L’intonation est typique du mode de Ré. Elle se déploie toute dans la quinte Ré-La, avec seulement un appui sur le Do, au grave qui est la sous tonique du mode et qui lui donne un surcroit de fermeté. L’accent du mot alléluia est soulevé, au début de la montée mélodique qui va vers le sommet. Cette belle courbe demande à être bien arrondie là haut, et donnée sans précipitation, surtout dans la descente, avec une déposition très douce sur la dernière note. La deuxième incise du jubilus se déploie dans le même ambitus, avec toujours un petit détour au grave sur le Do, une montée jusqu’au La et une redescente en ondulations douces jusqu’à la cadence en Ré, très paisible et très ferme en même temps. C’est tout simple, mais cela nous fait baigner dans la paix victorieuse du Ressuscité. Le bercement mélodique de ce passage est souligné de façon très belle par le fait qu’on distingue très nettement la triple alternance d’un neume ternaire et d’un neume binaire, avant de se poser sur le Ré final.

La première phrase demeure entièrement dans ce climat. On part du Ré, on touche le Do en dessous, on monte jusqu’au La sur le mot super et on redescend vers le Ré, tout cela sans aucune recherche expressive particulière. Tout au plus peut-on noter le traitement rythmique binaire du premier mot regnavit, qui donne quelque chose de très régulier, d’imperturbable et cela va très bien au règne du Christ, qui n’est pas de ce monde, mais qui gouverne ce monde avec autorité. L’impression d’autorité est encore renforcée par l’attaque très ferme, à la quinte, de super, sur la dominante du mode. C’est un sommet très relatif, mais qui exprime bien la hauteur, la transcendance du Seigneur par rapport aux nations, qui, elles, sont reléguées mélodiquement dans le grave. A travers la paix de cette vocalise, on perçoit la tranquille souveraineté du Seigneur, et elle va être affirmée de façon encore plus nette au début de la phrase suivante.

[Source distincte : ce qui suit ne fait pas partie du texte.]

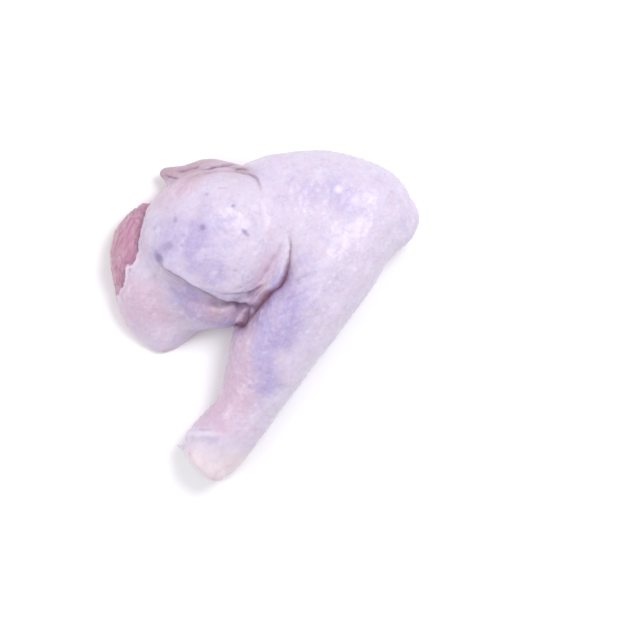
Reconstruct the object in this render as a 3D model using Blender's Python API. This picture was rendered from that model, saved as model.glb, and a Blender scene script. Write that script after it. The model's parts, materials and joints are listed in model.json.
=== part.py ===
"""A raw chicken leg lying on its inner side, folded at the knee: a plump thigh, the knee and a drumstick.

Metres, +Z up. The leg rests on z = 0 and its footprint is centred on the origin. Sizes below are in
millimetres, seen from above: the hip end of the thigh is at -X, the knee at +X and +Y, the hock at -Y.
"""

import math
from collections import namedtuple

import bmesh
import bpy
import numpy as np
from mathutils import Matrix, Vector

MM = 0.001

# A rounded mass of meat: its centre, its radii along, across and up, its turn in plan in degrees, and how
# cushion-like it is, where 2 is a ball and more is flatter on top.
Mass = namedtuple("Mass", "x y z along across high turn cushion", defaults=(0.0, 2.0))

# A cross-section of a long form: the middle of the section, its half width and its half height.
Section = namedtuple("Section", "x y z half_width half_height")

# A cross-section of the drumstick, measured along the straight shin from the hock.
Shank = namedtuple("Shank", "along half_width half_height height")

# The drumstick: the shin is a straight line in plan and the calf bulges on the side of the thigh.
SHIN_AT_HOCK = Vector((-17.2, -64.2))
SHIN_AT_KNEE = Vector((62.3, 42.4))
DRUMSTICK = (
    Shank(-1.0, 12.0, 9.8, 9.3),
    Shank(4.5, 13.0, 10.9, 10.0),
    Shank(12.0, 12.6, 10.7, 10.0),
    Shank(22.0, 12.0, 10.9, 10.1),
    Shank(33.0, 13.8, 12.8, 11.4),
    Shank(49.6, 17.6, 16.4, 14.1),
    Shank(67.0, 20.8, 19.2, 16.2),
    Shank(84.0, 23.2, 20.6, 16.9),
    Shank(100.0, 23.0, 20.1, 16.4),
    Shank(115.0, 18.4, 17.3, 14.4),
    Shank(124.0, 12.4, 13.7, 12.8),
)

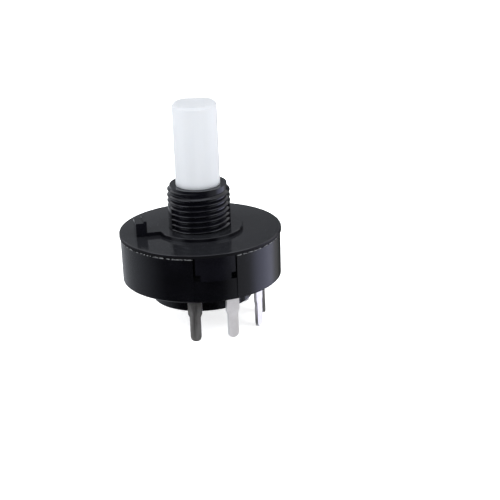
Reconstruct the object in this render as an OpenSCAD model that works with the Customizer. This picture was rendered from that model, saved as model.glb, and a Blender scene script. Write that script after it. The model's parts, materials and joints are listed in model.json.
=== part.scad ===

Cette deuxième phrase commence sur le La, à l’aigu, et pour la première fois et aussi l’unique fois de la pièce, on va s’élever jusqu’au Do. Le relief est donc saississant malgré la relative sobriété de cette envolée. Or cet enthousiasme un peu soudain caractérise le mot Deus. Voilà l’affirmation de la divinité du Christ. S’il règne aussi facilement sur les nations, c’est qu’il est Dieu. On doit donc donner ce mot avec une force expressive beaucoup plus marquée que le reste. Il faut que ce mot tranche sur l’ensemble. Cela ne veut pas dire qu’on doit ralentir le tempo, au contraire, il s’agit plutôt ici d’impétuosité. Il ne faut pas traîner. On n’a pas le temps d’ailleurs, car la mélodie va immédiatement revenir au grave dès la deuxième syllabe du mot Deus lui-même, pour ne plus quitter désormais l’ambitus restreint auquel on est habitué depuis le début. Il n’en est pas moins vrai que cette deuxième phrase bénéficie tout entière de cet élan initial, ce qui la fera donner dans un tempo plus léger que la première, jusqu’à ce que l’on retrouve la mélodie du jubilus de l’alléluia, sur sanctam suam, avec notamment, dans la dernière incise, le bercement déjà mentionné des neumes ternaires et binaires qui contribue tant à l’atmosphère de paix qui baigne toute cette pièce. Notons que cet alléluia n’est pas lent, il est au contraire plutôt léger, mais toujours très régulier. C’est la paix de Dieu dans son royaume, dans l’exercice même de sa royauté et de sa divinité.